In the mid-1980s, Pacific Northwest Laboratory became one of the multiprogram laboratories in the U.S. Department of Energy's national laboratory system and in October, 1987 absorbed the programs and research staff from the former Hanford Engineering Development Laboratory. While there are dozens of national laboratories, there are only nine multiprogram national laboratories. These labs augment America's existing academic and industrial research infrastructure. Research at the laboratories addresses national needs in such areas as environment, national security, health, manufacturing, high-performance computing, advanced materials, and other areas.
In 1995, the Laboratory officially added "National" to its name, becoming the Pacific Northwest National Laboratory.
In October 1996, after almost 10 years of planning, EMSL opened its doors to researchers from scientific communities around the world. Other lab work included reducing pollutants, turning waste products into valuable chemicals, and allowing people to make better informed decisions about the environment.
The Laboratory worked as part of a national program involving automobile manufacturers. Researchers at the Laboratory worked on perfecting superplastic forming, a method to produce strong, lightweight vehicle parts.
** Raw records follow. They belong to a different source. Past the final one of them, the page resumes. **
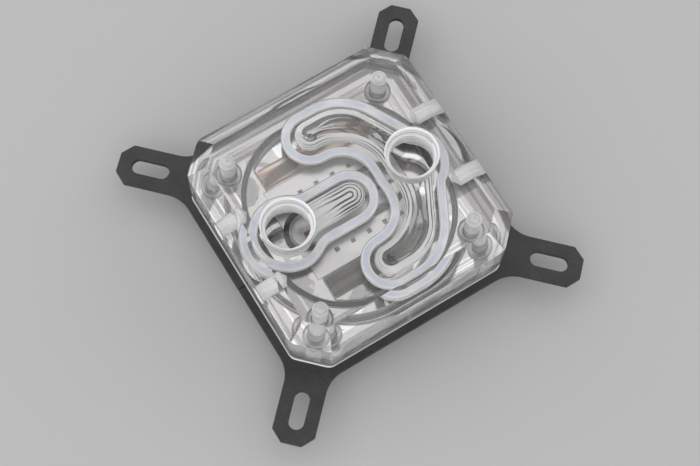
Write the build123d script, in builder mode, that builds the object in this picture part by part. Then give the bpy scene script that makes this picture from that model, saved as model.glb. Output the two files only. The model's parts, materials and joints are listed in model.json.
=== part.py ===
from build123d import *
from math import radians, sqrt, tan
import os

# A clear water block for a processor, standing on its contact face.
# X runs from the inlet port to the outlet port and Z is up.
# The origin is on the contact face, under the middle of the cold plate.

# Body outline, shared by the three stacked layers
body_width = 65.8
corner_cut = 7.4
corner_round = 3.0

# Heights of the stack, from the contact face up
bracket_clearance = 5.9
bracket_thickness = 1.6
flange_thickness = 3.3
middle_thickness = 4.2
top_thickness = 12.5
seat_gap = 0.05
bevel = 5.0

bracket_top = bracket_clearance + bracket_thickness
flange_top = bracket_top + flange_thickness
middle_bottom = flange_top + seat_gap
middle_top = middle_bottom + middle_thickness
top_bottom = middle_top + seat_gap
top_face = top_bottom + top_thickness

# Ports and the channels under them
port_offset = 18.35
port_thread_d = 13.16
port_lead_in = 0.5
port_lead_angle = 90.0
port_overrun = 0.3
channel_height = 5.0
channel_round = 1.8
port_r = port_thread_d / 2
port_depth = top_thickness - channel_height

# Gasket loops: centre lines, then the section
gasket_width = 2.4
gasket_height = 1.9
gasket_edge = 0.5
groove_clearance = 0.06
groove_land = 1.1
port_loop_r = 8.9
inlet_end_r = 6.2
inlet_blend_r = 6.0
outlet_end_y = 19.5
outlet_end_r = 6.3
outlet_turn_x = 4.0
outlet_turn_r = 15.0
outlet_turn_angle = 62.0
outlet_run = 15.5
outlet_inner_x = 9.6
outlet_inner_r = 9.2
outlet_blend_r = 4.0
channel_inset = gasket_width / 2 + groove_land

# Side bores for indicator lamps
lamp_bore_d = 4.5
lamp_bore_depth = 7.0
lamp_bore_y = 9.9
lamp_bore_height = 3.1
drill_angle = 118.0

# Corner screws, their holes and the rings round them
screw_pitch = 45.2
screw_d = 4.0
screw_clearance = 0.15
screw_reach = 4.9
screw_head_d = 7.6
screw_head_height = 2.2
screw_head_round = 0.8
screw_point = 0.4
screw_hex = 2.5
screw_hex_depth = 1.3
tapped_depth = 9.2
tapped_clearance = 0.05
pilot_d = 3.3
pilot_depth = 9.9
ring_section = 1.25
ring_seat_depth = 1.0

# Microfins and the chamber round them
fin_pitch = 0.64
fin_slot = 0.34
fin_count = 50
fin_length = 40.0
fin_height = 2.7
chamber_corner = 1.0
chamber_side = 0.3
jet_thickness = 0.8
jet_length = 35.0
jet_width = 27.0
jet_clearance = 0.2
jet_slot_length = 27.0
jet_slot_width = 1.2
window_size = 1.3
window_pitch = 4.8
window_shift = 0.4
window_row_y = 9.0
windows_in_row = 5

# Passages in the middle plate
inlet_slot_length = 10.0
inlet_slot_width = 4.2
plenum_depth = 2.0
outlet_hole_d = 4.2
outlet_plenum_length = 33.0
plenum_land = 0.5
slot_seal_length = 21.6
slot_seal_shift = -1.4
slot_seal_r = 5.8
plate_ring_x = 25.0
plate_ring_y = 25.8
plate_ring_corner = 20.4
seal_width = 1.3
seal_height = 1.1
seal_edge = 0.3

# Contact boss of the cold plate
boss_width = 46.0
boss_screw_gap = 2.0
boss_edge = 0.5

# Mounting bracket, two identical halves turned half a turn
bracket_width = 70.0
bracket_gap = 0.3
bracket_seam = 0.3
seam_offset = 2.7
arm_width = 11.1
arm_corner = 2.9
arm_blend_r = 9.0
slot_radius = 53.74
slot_length = 10.04
slot_width = 4.0
slot_end_wall = 3.74

os.makedirs("parts", exist_ok=True)


def body_outline():
    # Square with cut corners, rounded where the cuts meet the sides
    with BuildSketch() as outline:
        Rectangle(body_width, body_width)
        chamfer(outline.vertices(), corner_cut)
        fillet(outline.vertices(), corner_round)
    return outline.sketch


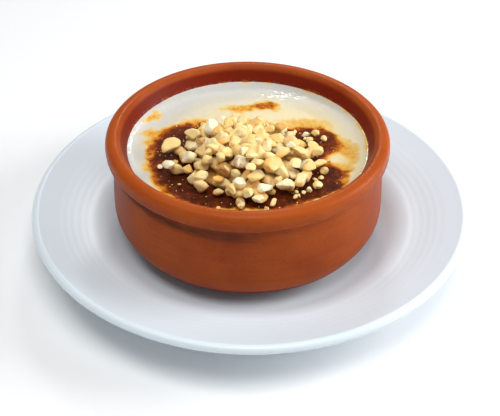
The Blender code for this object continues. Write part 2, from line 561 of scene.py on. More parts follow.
@dataclass(frozen=True)
class ClayFinish:
    """Red clay, fired smooth, with throwing streaks, pits, painted shade under the lip and baked-on milk.
    """

    body: Colour = (0.305, 0.048, 0.0070)
    warm: Colour = (0.395, 0.075, 0.011)
    dark: Colour = (0.20, 0.030, 0.006)
    inner: Colour = (0.17, 0.010, 0.002)
    # Painted shade: the dark colour laid under the lip, strongest at the front left.
    lip_shade: Colour = (0.085, 0.026, 0.014)
    worn: Colour = (0.43, 0.080, 0.0095)
    dust: Colour = (0.43, 0.120, 0.036)
    milk: Colour = (0.46, 0.24, 0.16)
    clouds: Patches = Patches(45.0, 0.36, 0.66)
    streaks: Patches = Patches(60.0, 0.48, 0.74)
    pits: Patches = Patches(1100.0, 0.62, 0.70)
    dusting: Patches = Patches(260.0, 0.42, 0.62)
    lip_shade_patches: Patches = Patches(420.0, 0.26, 0.56)
    filming: Patches = Patches(900.0, 0.46, 0.62)
    streak_stretch: Point3 = (0.35, 0.35, 9.0)
    streak_strength: float = 0.22
    pit_strength: float = 0.60
    pit_depth: float = 0.8
    lip_shade_dullness: float = 0.25
    lip_polish: float = 0.18
    roughness: tuple[float, float] = (0.36, 0.50)
    specular: float = 0.09
    grain_scale: float = 1500.0
    grain_coarseness: float = 0.8
    grain_depth: float = 0.08 * MM

    def build(self, groups: EffectGroups) -> bpy.types.Material:
        """Build the material from the shared groups.

        Args:
            groups: The shared shader node groups.

        Returns:
            The material.
        """
        material, wiring, shader = open_material("red_clay")
        place = wiring.place()
        drawn_out = wiring.stretched(place, self.streak_stretch)
        clouds = groups.mottle(wiring, place, self.clouds)
        streaks = groups.mottle(wiring, drawn_out, self.streaks)
        pits = groups.mottle(wiring, place, self.pits)
        dusty = groups.painted_mottle(wiring, place, self.dusting, "dust")
        # The painted shade under the lip, broken into mottled patches.
        lip_shaded = groups.painted_mottle(wiring, drawn_out, self.lip_shade_patches, "lip_shade")
        filmed = groups.painted_mottle(wiring, place, self.filming, "milk_film")
        worn = wiring.attribute("lip_wear")
        colour = wiring.mix(clouds, self.body, self.warm)
        colour = wiring.mix(wiring.math("MULTIPLY", streaks, self.streak_strength), colour, self.dark)
        colour = wiring.mix(wiring.math("MULTIPLY", pits, self.pit_strength), colour, self.dark)
        colour = wiring.mix(worn, colour, self.worn)
        colour = wiring.mix(dusty, colour, self.dust)
        # Painted shade under the lip.
        colour = wiring.mix(lip_shaded, colour, self.lip_shade)
        colour = wiring.mix(wiring.attribute("inner_wall"), colour, self.inner)
        colour = wiring.mix(filmed, colour, self.milk)
        dulled = wiring.math("MULTIPLY", lip_shaded, self.lip_shade_dullness)
        polished = wiring.math("MULTIPLY", worn, self.lip_polish)
        roughness = wiring.map_range(clouds, 0.0, 1.0, *self.roughness)
        roughness = wiring.math("ADD", roughness, dulled, clamp=True)
        roughness = wiring.math("SUBTRACT", roughness, polished, clamp=True)
        height = groups.grain(wiring, place, self.grain_scale, self.grain_coarseness)
        height = wiring.math("SUBTRACT", height, wiring.math("MULTIPLY", pits, self.pit_depth))
        finish_shader(wiring, shader, colour, roughness, height, self.grain_depth)
        shader.inputs["Specular IOR Level"].default_value = self.specular
        return material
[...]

These lighter parts will allow the vehicle to use less gasoline, increase performance, and reduce pollution. Working with a private company, researchers at Pacific Northwest created a way to convert wood pulp, a waste product from the paper manufacturing process, into levulinic acid.
Researchers at Pacific Northwest also studied the global environment create effective global climate models, including cloud formation and radiative properties of clouds. In addition, the Laboratory created energy efficiency centers to promote economic growth while mitigating its harmful effects and participating on the United Nations panel on climate change assessments.